- Provided material
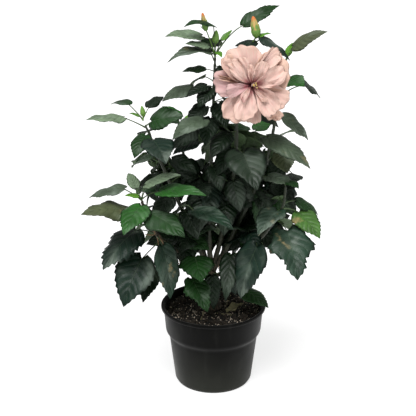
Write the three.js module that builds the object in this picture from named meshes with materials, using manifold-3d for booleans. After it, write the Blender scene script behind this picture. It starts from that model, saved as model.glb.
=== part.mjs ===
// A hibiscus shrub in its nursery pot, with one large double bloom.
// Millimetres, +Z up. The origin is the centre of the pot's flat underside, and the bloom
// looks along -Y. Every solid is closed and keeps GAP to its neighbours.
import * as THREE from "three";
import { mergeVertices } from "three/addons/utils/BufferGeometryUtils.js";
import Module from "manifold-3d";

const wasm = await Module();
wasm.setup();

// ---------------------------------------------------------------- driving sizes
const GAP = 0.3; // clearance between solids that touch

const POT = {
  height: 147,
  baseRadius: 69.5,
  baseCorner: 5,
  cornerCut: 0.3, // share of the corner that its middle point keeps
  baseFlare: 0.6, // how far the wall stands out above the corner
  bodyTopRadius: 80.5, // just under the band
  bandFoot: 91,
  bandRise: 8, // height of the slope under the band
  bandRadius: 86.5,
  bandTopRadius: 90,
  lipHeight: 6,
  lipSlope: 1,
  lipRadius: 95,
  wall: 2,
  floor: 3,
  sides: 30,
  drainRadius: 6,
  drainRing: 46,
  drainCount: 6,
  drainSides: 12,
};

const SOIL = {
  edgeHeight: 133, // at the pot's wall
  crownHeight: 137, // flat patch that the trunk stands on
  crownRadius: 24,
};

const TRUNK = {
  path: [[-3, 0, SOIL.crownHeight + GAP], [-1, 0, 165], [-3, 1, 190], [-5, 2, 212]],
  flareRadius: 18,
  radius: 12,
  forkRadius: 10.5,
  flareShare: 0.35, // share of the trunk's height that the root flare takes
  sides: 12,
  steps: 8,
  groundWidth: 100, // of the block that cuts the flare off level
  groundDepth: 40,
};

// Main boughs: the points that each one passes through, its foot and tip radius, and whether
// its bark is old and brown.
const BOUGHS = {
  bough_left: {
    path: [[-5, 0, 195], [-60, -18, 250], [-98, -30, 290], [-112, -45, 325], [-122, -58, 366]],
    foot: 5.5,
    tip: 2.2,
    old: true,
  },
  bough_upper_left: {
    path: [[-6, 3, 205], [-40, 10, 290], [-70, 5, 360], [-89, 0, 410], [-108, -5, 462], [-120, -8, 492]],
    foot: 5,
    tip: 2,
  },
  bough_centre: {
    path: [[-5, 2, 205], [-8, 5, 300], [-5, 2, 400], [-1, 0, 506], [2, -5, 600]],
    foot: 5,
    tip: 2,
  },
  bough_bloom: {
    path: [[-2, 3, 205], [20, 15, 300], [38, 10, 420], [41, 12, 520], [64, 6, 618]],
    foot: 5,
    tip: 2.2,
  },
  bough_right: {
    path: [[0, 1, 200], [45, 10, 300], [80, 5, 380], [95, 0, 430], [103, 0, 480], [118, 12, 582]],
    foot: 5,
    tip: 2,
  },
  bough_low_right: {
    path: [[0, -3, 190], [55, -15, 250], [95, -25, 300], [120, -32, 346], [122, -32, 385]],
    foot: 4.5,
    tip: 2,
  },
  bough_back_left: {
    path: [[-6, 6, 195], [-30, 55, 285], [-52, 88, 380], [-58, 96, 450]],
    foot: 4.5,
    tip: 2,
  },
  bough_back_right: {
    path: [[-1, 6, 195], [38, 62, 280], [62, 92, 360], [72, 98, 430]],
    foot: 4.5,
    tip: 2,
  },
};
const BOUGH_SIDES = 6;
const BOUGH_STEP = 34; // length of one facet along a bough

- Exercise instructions
Return exactly the leading lines of the listing, stopping after the line in which "const GAP = 0.3;" occurs.

- Completed exercise
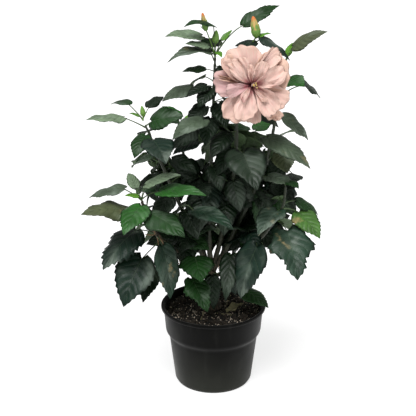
Write the three.js module that builds the object in this picture from named meshes with materials, using manifold-3d for booleans. After it, write the Blender scene script behind this picture. It starts from that model, saved as model.glb.
=== part.mjs ===
// A hibiscus shrub in its nursery pot, with one large double bloom.
// Millimetres, +Z up. The origin is the centre of the pot's flat underside, and the bloom
// looks along -Y. Every solid is closed and keeps GAP to its neighbours.
import * as THREE from "three";
import { mergeVertices } from "three/addons/utils/BufferGeometryUtils.js";
import Module from "manifold-3d";

const wasm = await Module();
wasm.setup();

// ---------------------------------------------------------------- driving sizes
const GAP = 0.3; // clearance between solids that touch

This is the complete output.